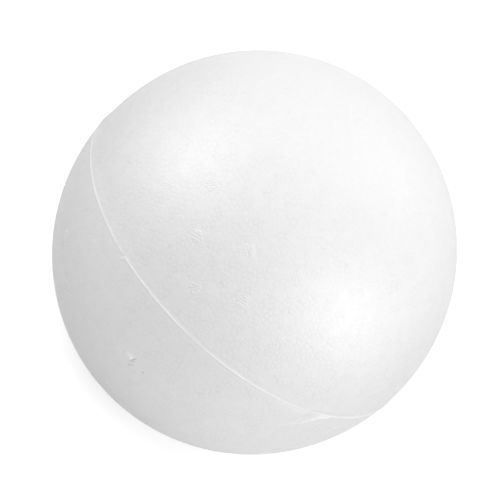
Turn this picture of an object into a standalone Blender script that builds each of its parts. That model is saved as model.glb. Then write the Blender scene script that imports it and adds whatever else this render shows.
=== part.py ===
"""A moulded polystyrene foam ball, in one solid piece.

Metres, with +Z up along the axis on which the mould opened. The origin is the middle of the
parting plane, where the two halves of the mould met and left a thin flash round the ball.
"""

import math

import bmesh
import bpy
from mathutils import Matrix, Vector

# The ball
BALL_DIAMETER = 0.200
POLE_EXTRA = 0.0020
SEGMENTS_AROUND = 72
SEGMENTS_PER_HALF = 18

# The lower half of the mould: a little larger all round, and slipped sideways
LOWER_OVERSIZE = 0.00025
LOWER_SLIP = 0.00025

# The flash along the parting plane
FLASH_REACH = 0.00030
FLASH_WIDTH = 0.0011

# The nub left where the mould was filled, below the parting plane
NUB_DIAMETER = 0.0046
NUB_TIP_DIAMETER = 0.0024
NUB_HEIGHT = 0.0009
NUB_ROOT = 0.0012
NUB_SIDES = 16
NUB_LATITUDE = math.radians(-19.7)
NUB_LONGITUDE = math.radians(-93.7)

# The foam
FOAM_COLOUR = (0.86, 0.86, 0.86, 1.0)
FOAM_ROUGHNESS = 0.42

BALL_RADIUS = BALL_DIAMETER / 2
POLE_HEIGHT = BALL_RADIUS + POLE_EXTRA
LOWER_RADIUS = BALL_RADIUS + LOWER_OVERSIZE
LOWER_DEPTH = POLE_HEIGHT + LOWER_OVERSIZE


def clear_scene():
    for thing in list(bpy.data.objects):
        bpy.data.objects.remove(thing)


def new_collection(name):
    collection = bpy.data.collections.new(name)
    bpy.context.scene.collection.children.link(collection)
    return collection


def make_helper(thing):
    """Keeps a body that a Boolean joins on out of the render and shows it as wires."""
    thing.hide_render = True
    thing.display_type = "WIRE"


def foam_material():
    material = bpy.data.materials.new("foam")
    material.use_nodes = True
    shader = material.node_tree.nodes["Principled BSDF"]
    shader.inputs["Base Color"].default_value = FOAM_COLOUR
    shader.inputs["Roughness"].default_value = FOAM_ROUGHNESS
    shader.inputs["Metallic"].default_value = 0.0
    return material


def turned(name, profile, collection):
    """A closed body of revolution from (radius, height) points that run down its outer side."""
    mesh = bpy.data.meshes.new(name)
    points = [(radius, 0.0, height) for radius, height in profile]
    edges = [(i, i + 1) for i in range(len(points) - 1)]
    mesh.from_pydata(points, edges, [])
    body = bpy.data.objects.new(name, mesh)
    collection.objects.link(body)
    screw = body.modifiers.new("turn", "SCREW")
    screw.axis = "Z"
    screw.steps = SEGMENTS_AROUND
    screw.render_steps = SEGMENTS_AROUND
    screw.use_smooth_shade = True
    screw.use_merge_vertices = True
    screw.merge_threshold = 0.00001
    return body


def half_arc(radius, height):
    """Points of a quarter ellipse from the pole to the parting plane, without its last point."""
    steps = [math.pi / 2 * i / SEGMENTS_PER_HALF for i in range(SEGMENTS_PER_HALF)]
    return [(radius * math.sin(a), height * math.cos(a)) for a in steps]


def upper_half(collection):
    """The upper dome, with a tapered foot that sinks into the lower half by the flash's width."""
    profile = half_arc(BALL_RADIUS, POLE_HEIGHT)
    profile.append((BALL_RADIUS, 0.0))
    profile.append((BALL_RADIUS - FLASH_WIDTH, -FLASH_WIDTH))
    profile.append((0.0, -FLASH_WIDTH))
    return turned("ball", profile, collection)


def lower_half(collection):
    """The lower dome with the flash on its rim, slipped sideways by the misfit of the mould."""
    flash_half = FLASH_WIDTH / 2
    profile = [(0.0, flash_half), (BALL_RADIUS - FLASH_WIDTH, flash_half)]
    profile.append((LOWER_RADIUS + FLASH_REACH, 0.0))
    profile.append((LOWER_RADIUS, -flash_half))
    arc = half_arc(LOWER_RADIUS, LOWER_DEPTH)
    profile += [(radius, -height) for radius, height in reversed(arc)]
    body = turned("lower_half", profile, collection)
    body.location.x = -LOWER_SLIP
    make_helper(body)
    return body


def skin_frame(latitude, longitude):
    """A matrix with its origin on the ball's skin and its Z axis along the skin's normal."""
    below = latitude < 0
    radius = LOWER_RADIUS if below else BALL_RADIUS
    height = LOWER_DEPTH if below else POLE_HEIGHT
    ring = radius * math.cos(latitude)
    point = Vector((ring * math.cos(longitude), ring * math.sin(longitude), height * math.sin(latitude)))
    normal = Vector((point.x / radius**2, point.y / radius**2, point.z / height**2)).normalized()
    if below:
        point.x -= LOWER_SLIP
    turn = normal.to_track_quat("Z", "Y").to_matrix().to_4x4()
    return Matrix.Translation(point) @ turn


def fill_nub(collection):
    """A low tapered stud, rooted under the skin."""
    shapes = bmesh.new()
    middle = (NUB_HEIGHT - NUB_ROOT) / 2
    place = skin_frame(NUB_LATITUDE, NUB_LONGITUDE) @ Matrix.Translation((0.0, 0.0, middle))
    bmesh.ops.create_cone(
        shapes,
        cap_ends=True,
        segments=NUB_SIDES,
        radius1=NUB_DIAMETER / 2,
        radius2=NUB_TIP_DIAMETER / 2,
        depth=NUB_HEIGHT + NUB_ROOT,
        matrix=place,
    )
    mesh = bpy.data.meshes.new("fill_nub")
    shapes.to_mesh(mesh)
    shapes.free()
    nub = bpy.data.objects.new("fill_nub", mesh)
    collection.objects.link(nub)
    make_helper(nub)
    return nub


def join(body, other):
    boolean = body.modifiers.new(other.name, "BOOLEAN")
    boolean.operation = "UNION"
    boolean.solver = "EXACT"
    boolean.object = other


def build():
    clear_scene()
    parts = new_collection("polystyrene_ball")
    helpers = new_collection("helpers")
    ball = upper_half(parts)
    join(ball, lower_half(helpers))
    join(ball, fill_nub(helpers))
    ball.data.materials.append(foam_material())


build()
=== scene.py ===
"""The looks of a moulded polystyrene foam ball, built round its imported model.

Metres, in the model's own frame: the origin is the middle of the parting plane, and +Z is the axis
on which the mould opened. A place on the ball is a latitude above the parting plane and an azimuth,
which is 0 towards the camera (-Y) and 90 towards +X, both in degrees.
"""

import math

import bmesh
import bpy
import numpy as np
from mathutils import Matrix, Vector
from mathutils.geometry import delaunay_2d_cdt


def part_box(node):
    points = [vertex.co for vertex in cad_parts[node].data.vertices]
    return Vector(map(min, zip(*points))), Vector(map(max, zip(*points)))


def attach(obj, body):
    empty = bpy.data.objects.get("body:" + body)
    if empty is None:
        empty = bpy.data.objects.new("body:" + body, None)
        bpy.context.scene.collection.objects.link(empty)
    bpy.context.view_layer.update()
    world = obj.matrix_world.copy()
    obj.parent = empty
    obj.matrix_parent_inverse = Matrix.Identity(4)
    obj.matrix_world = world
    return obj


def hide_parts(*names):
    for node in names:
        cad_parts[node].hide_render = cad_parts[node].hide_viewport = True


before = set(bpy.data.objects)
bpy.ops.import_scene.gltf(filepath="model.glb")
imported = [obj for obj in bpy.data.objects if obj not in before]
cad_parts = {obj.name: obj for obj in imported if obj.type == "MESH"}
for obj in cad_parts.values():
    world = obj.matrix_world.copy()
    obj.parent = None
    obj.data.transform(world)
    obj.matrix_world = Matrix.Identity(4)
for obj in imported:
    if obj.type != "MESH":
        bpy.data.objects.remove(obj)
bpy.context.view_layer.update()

# The ball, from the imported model: its halves, and the flash that stands on the lower one
FLASH_REACH = 0.00030
LOW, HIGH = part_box("ball")
UPPER_HEIGHT = HIGH.z
OVERSIZE = -LOW.z - HIGH.z
SLIP = -(LOW.x + HIGH.x) / 2
BALL_RADIUS = HIGH.y - FLASH_REACH - OVERSIZE

# The camera, as the photograph was taken
PHOTO_SIDE = 500
CAMERA_DISTANCE = 7.0 * BALL_RADIUS
CAMERA_ELEVATION = 27.4
CAMERA_ROLL = 45.4
FOCAL_PIXELS = 1390.4
CENTRE_PIXEL = (254.83, 252.54)
SENSOR_WIDTH = 36.0

# Shared by the grids of seeds: the spacing of a hexagonal grid's rows, as a share of its pitch,
# and the cosine within which two directions count as near
SEED = 20
ROW_SPACING = 0.866
NEAR_COSINE = 0.9

# The foam's surface: beads, flattened by the mould and slightly crowned. Shakes and clearances
# here and below are shares of the pitch or step that they go with, unless they say otherwise.
BEAD_PITCH = 0.00255
BEAD_SHAKE = 0.38
BEAD_CLEARANCE = 0.45
BEAD_DOME = 0.000031
BEAD_DOME_SPREAD = 0.5
CORNER_SPREAD = 0.000012
PINHOLE_SHARE = 0.03
PINHOLE_DEPTH = 0.00006
PINHOLE_SPREAD = (0.6, 1.3)
RELAXING_ROUNDS = 1
WELD_DISTANCE = 0.00012

# Towards the upper pole the beads are fused flatter and show less
FADING_FROM, FADING_TO = 0.064, 0.088
FADED = 0.25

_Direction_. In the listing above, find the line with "middle = (NUB_HEIGHT - NUB_ROOT) / 2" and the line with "obj.matrix_world = world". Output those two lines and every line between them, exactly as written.

_The reply_.
    middle = (NUB_HEIGHT - NUB_ROOT) / 2
    place = skin_frame(NUB_LATITUDE, NUB_LONGITUDE) @ Matrix.Translation((0.0, 0.0, middle))
    bmesh.ops.create_cone(
        shapes,
        cap_ends=True,
        segments=NUB_SIDES,
        radius1=NUB_DIAMETER / 2,
        radius2=NUB_TIP_DIAMETER / 2,
        depth=NUB_HEIGHT + NUB_ROOT,
        matrix=place,
    )
    mesh = bpy.data.meshes.new("fill_nub")
    shapes.to_mesh(mesh)
    shapes.free()
    nub = bpy.data.objects.new("fill_nub", mesh)
    collection.objects.link(nub)
    make_helper(nub)
    return nub


def join(body, other):
    boolean = body.modifiers.new(other.name, "BOOLEAN")
    boolean.operation = "UNION"
    boolean.solver = "EXACT"
    boolean.object = other


def build():
    clear_scene()
    parts = new_collection("polystyrene_ball")
    helpers = new_collection("helpers")
    ball = upper_half(parts)
    join(ball, lower_half(helpers))
    join(ball, fill_nub(helpers))
    ball.data.materials.append(foam_material())


build()
=== scene.py ===
"""The looks of a moulded polystyrene foam ball, built round its imported model.

Metres, in the model's own frame: the origin is the middle of the parting plane, and +Z is the axis
on which the mould opened. A place on the ball is a latitude above the parting plane and an azimuth,
which is 0 towards the camera (-Y) and 90 towards +X, both in degrees.
"""

import math

import bmesh
import bpy
import numpy as np
from mathutils import Matrix, Vector
from mathutils.geometry import delaunay_2d_cdt


def part_box(node):
    points = [vertex.co for vertex in cad_parts[node].data.vertices]
    return Vector(map(min, zip(*points))), Vector(map(max, zip(*points)))


def attach(obj, body):
    empty = bpy.data.objects.get("body:" + body)
    if empty is None:
        empty = bpy.data.objects.new("body:" + body, None)
        bpy.context.scene.collection.objects.link(empty)
    bpy.context.view_layer.update()
    world = obj.matrix_world.copy()
    obj.parent = empty
    obj.matrix_parent_inverse = Matrix.Identity(4)
    obj.matrix_world = world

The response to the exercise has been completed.